A popular approach for analyzing high-dimensional datasets is to perform dimensionality reduction by applying non-parametric affinity kernels. Usually, it is assumed that the represented affinities are related to an underlying low-dimensional manifold from which the data is sampled. This approach works under the assumption that, due to the low-dimensionality of the underlying manifold, the kernel has a low numerical rank. Essentially, this means that the kernel can be represented by a small set of numerically-significant eigenvalues and their corresponding eigenvectors. We present an upper bound for the numerical rank of Gaussian convolution operators, which are commonly used as kernels by spectral manifold-learning methods. The achieved bound is based on the underlying geometry that is provided by the manifold from which the dataset is assumed to be sampled. The bound can be used to determine the number of significant eigenvalues/eigenvectors that are needed for spectral analysis purposes. Furthermore, the results in this paper provide a relation between the underlying geometry of the manifold (or dataset) and the numerical rank of its Gaussian affinities.
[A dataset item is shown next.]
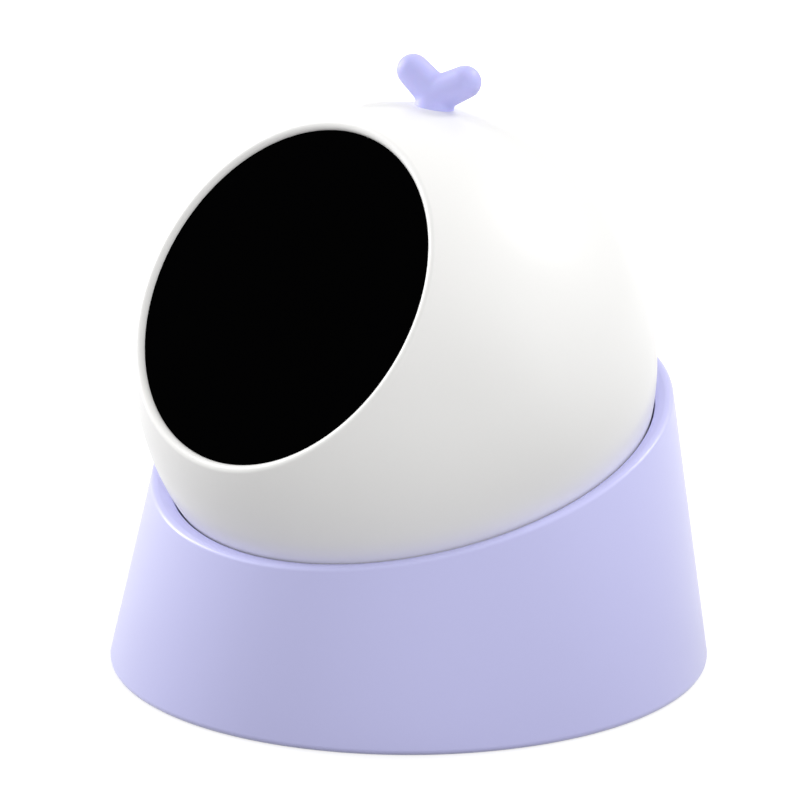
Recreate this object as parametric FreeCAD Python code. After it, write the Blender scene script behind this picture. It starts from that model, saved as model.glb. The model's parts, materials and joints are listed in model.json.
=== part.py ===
import FreeCAD, Part
import math
import os

# Cat laser toy: a ball with a dark window stands in a slanted round base and is aimed by hand.
# Millimetres, +Z up, the window looks to -Y, the origin is the middle of the base's underside.
# Heights of the ball and its cup are measured from the ball's centre along the cup's leaning axis.
# Places in the mechanism are measured from the ball's centre too, with the window straight ahead at -Y.

# Ball and its openings
ball_radius = 35.0
shell_wall = 2.3
ball_centre = (0.0, -2.4, 42.5)
inner_radius = ball_radius - shell_wall
window_elevation = 34.2
window_radius = 23.86
window_front = 23.86
window_thickness = 1.66
window_seat = window_front - window_thickness
window_aperture = 21.6
window_flange_radius = 26.0
window_flange_depth = 1.5
lip_round = 0.8

# Sprout on the crown
sprout_lean = 11.6
sprout_turn = 20.0
sprout_root_height = 1.6
sprout_root_radius = 2.5
sprout_flare_radius = 2.7
sprout_neck_radius = 2.45
sprout_plug_radius = 2.2
leaf_reach = 3.9
leaf_height = 4.15
leaf_join_height = 2.3
leaf_join_radius = 2.25
leaf_radius = 2.2

# Base and its cup
base_radius = 40.1
base_edge = 0.7
rim_radius = 35.64
rim_slant = 14.44
rim_height = -11.38
rim_edge = 0.4
cup_mouth_radius = 34.45
cup_radius = 35.3
mouth_depth = 0.62
hollow_radius = 38.0
hollow_ceiling = ((34.2, 14.0), (30.0, 14.0), (20.0, 6.0), (0.0, 4.4))

# Bottom cover, its screws and feet, and the ballast
cover_radius = 37.9
cover_bottom = 0.6
cover_top = 2.0
foot_radius = 4.0
foot_circle = 31.0
cover_screw_circle = 14.0
cover_screw_radius = 1.2
cover_screw_tip = 6.4
cover_head_radius = 2.4
cover_head_top = 1.3
cover_boss_radius = 3.0
cover_boss_top = 7.0
ballast_outer = 35.4
ballast_inner = 21.0
ballast_top = 5.4

# Seat ring that carries the ball
seat_latitude = 50.0
seat_width = 6.0
seat_thickness = 2.0
seat_clearance = 0.06
seat_side_gap = 0.1

# Seam between the upper and the lower shell, the frame above it and the screws that join them
seam_height = -14.24
frame_radius = 30.4
frame_thickness = 2.0
frame_top = seam_height + frame_thickness
motor_window = (3.0, 17.0, -28.0, -12.0)
frame_screw_circle = 27.6
frame_screw_radius = 1.0
frame_head_radius = 1.9
frame_head_height = 0.9
frame_boss_radius = 2.4
frame_boss_height = 7.0
shell_screw_circle = 17.0
shell_screw_radius = 1.1
shell_head_radius = 2.1
shell_head_low = -28.6
shell_head_high = -27.0
shell_column_radius = 3.0

# Circuit board with the button, the lamp and the charging socket, at the back of the ball
board_distance = 24.4
board_thickness = 1.2
board_face = board_distance + board_thickness
board_half_width = 13.0
board_top = 13.0
switch_half_width = 3.0
switch_depth = 3.5
switch_bore_depth = 2.3
plunger_radius = 1.75
plunger_reach = 4.6
button_height = 7.0
button_radius = 4.5
button_travel = 0.8
button_clearance = 0.08
button_stem_radius = 2.2
button_flange_radius = 5.2
button_flange = (30.4, 31.1)
button_pocket_radius = 5.5
button_pocket_reach = 31.3
dish_radius = 16.0
dish_depth = 0.8
lamp_height = -0.4
lamp_radius = 0.75
lamp_hole_radius = 0.8
socket_height = -5.0
socket_width = 8.94
socket_depth = 3.2
socket_length = 7.35
socket_mouth_width = 8.3
socket_mouth_depth = 2.4
socket_back = 1.0
socket_hole_gap = 0.2

# Battery under the frame
battery_half_width = 11.5
battery_front = -10.0
battery_back = 8.0
battery_height = 7.0
battery_round = 2.0

# Bracket that stands on the frame, with the motor and the pivot of the sideways sweep
pan_axis_y = -8.0
shelf_top = -13.2
shelf_thickness = 2.0
shelf_bottom = shelf_top - shelf_thickness
shelf_left = -13.0
shelf_right = 14.5
shelf_front = -16.0
shelf_back = 1.0
cheek_thickness = 1.5
bracket_reach = 31.0
pin_clearance = 0.05
pivot_radius = 1.25
pivot_head_radius = 2.1
pivot_head_thickness = 0.6
pan_motor_radius = 4.0
pan_motor_length = 9.0
pan_shaft_radius = 0.75
pan_shaft_length = 4.8
pan_shaft_hole = 1.2

# Gear trains of the sweep
pan_module = 0.5
pan_gear_teeth = 30
pan_pinion_teeth = 10
pan_gear_bottom = -12.8
pan_gear_thickness = 2.0
pan_gear_top = pan_gear_bottom + pan_gear_thickness
pinion_bottom = -12.6
pinion_thickness = 1.4
tilt_module = 0.4
tilt_gear_teeth = 26
tilt_pinion_teeth = 10
tilt_gear_side = 10.1
pressure_angle = 20.0
tooth_addendum = 0.9
tooth_dedendum = 1.2
backlash = 0.16

# Yoke, its motor and the laser
yoke_floor = 1.5
yoke_floor_top = pan_gear_top + yoke_floor
arm_inner = 8.0
arm_thickness = 1.5
arm_outer = arm_inner + arm_thickness
arm_depth = 6.0
trunnion_radius = 1.0
trunnion_end = 11.5
tilt_motor_side = 2.6
tilt_shaft_radius = 0.5
tilt_shaft_hole = 0.8
tilt_shaft_start = 5.2
tilt_shaft_end = 11.6
cradle_half_width = 4.0
cradle_half_depth = 3.0
cradle_half_height = 3.4
barrel_radius = 2.5
barrel_front = 7.0
barrel_back = 5.0
lens_radius = 1.7
lens_recess = 0.6
lens_seat = 2.0

# Longer than any piece reaches from its own middle, for cuts that run right through, and a cut's overrun
far = 40.0
over = 1.0


def vec(x, y, z):
    return FreeCAD.Vector(x, y, z)


def placed(shape, tilt):
    """Move a shape made about the ball's centre into the part's frame, turned about X by tilt degrees."""
    turned = shape.copy()
    turned.rotate(vec(0, 0, 0), vec(1, 0, 0), tilt)
    turned.translate(vec(*ball_centre))
    return turned


def in_head(shape):
    return placed(shape, -window_elevation)


def in_cup(shape):
    return placed(shape, rim_slant)


def box(x0, x1, y0, y1, z0, z1):
    return Part.makeBox(x1 - x0, y1 - y0, z1 - z0, vec(x0, y0, z0))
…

The term cover-based bound is used because the computations of this bound are done by using a finite set of small constant-volume boxes that cover the underlying manifold (or the dataset). We present bounds for finite Gaussian kernel matrices as well as for the continuous Gaussian convolution operator. We explore and demonstrate the relations between the bounds that are achieved for finite and continuous cases. The cover-oriented methodology is also used to provide a relation between the geodesic length of a curve and the numerical rank of Gaussian kernel of datasets that are sampled from it.
- Gaussian convolution operator
- Kernel method
- Numerical rank
- Spectral analysis